I continued the jam-theme by turning jam jars into hanging flower vases to line the isle and used larger jam jars as the vases for the centerpieces at each table. I prettied them up by wrapping brown twine around the centers, with a small strip of lace over the centre of that. I used the same fabric as I used on the favors to create triangle pennant bunting that was hung from the ceiling in the reception area.

We didn’t have enough money in our budget to buy the mother’s their traditional corsages, so I made them from felt. I bought the felt from the dollar store, as well as some alligator clips. I cut a swirl pattern for the flowers, then glued them together with hot glue, bunched them together and placed a felt leaf under them, and then affixed the clip. The mothers and grandmothers got to choose the clips they liked and wore them proudly throughout the day. I used the left over flowers to decorate some more items around the gift table and the cake table.

For the wedding, we made our own wine at a brew store. I ordered in my own wine labels and then printed them with the table’s numbers. The red and white wine we made was a hit, a money saver and they doubled as the table numbers! It was also a fun, stress free, afternoon for my husband and I to go in and bottle all the wine ourselves!

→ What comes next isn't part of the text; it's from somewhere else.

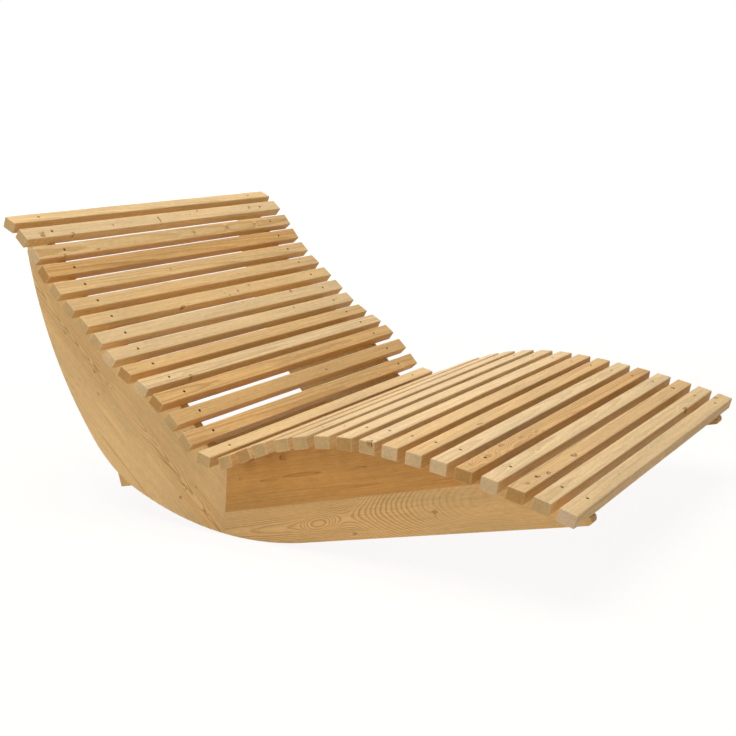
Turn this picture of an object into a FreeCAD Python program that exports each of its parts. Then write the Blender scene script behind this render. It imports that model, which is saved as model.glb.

We also found a lot of treasures at thrift shops; vintage tea cups (some of which we turned into candles for the guest tables), old tins, cake plates, and frames. To keep with the rustic theme, I found ribbon, large wooden letters of our initials, and decorative items, like the bird cages and birds featured on the cake table.

We had many friends working on the day for us, preserving a personal and intimate feel for the day. Our parents and close friends helped to set up the reception site the night before. A friend, who is an officiant, married us. The musicians who played at our ceremony were friends. My husband’s father was his best man. My jewelry once belonged to my grandmother. At the end of the day, the most important aspects of a wedding are the act itself of getting married and the people you chose to share that special moment with. I’m glad that we were able to honor that on our wedding day.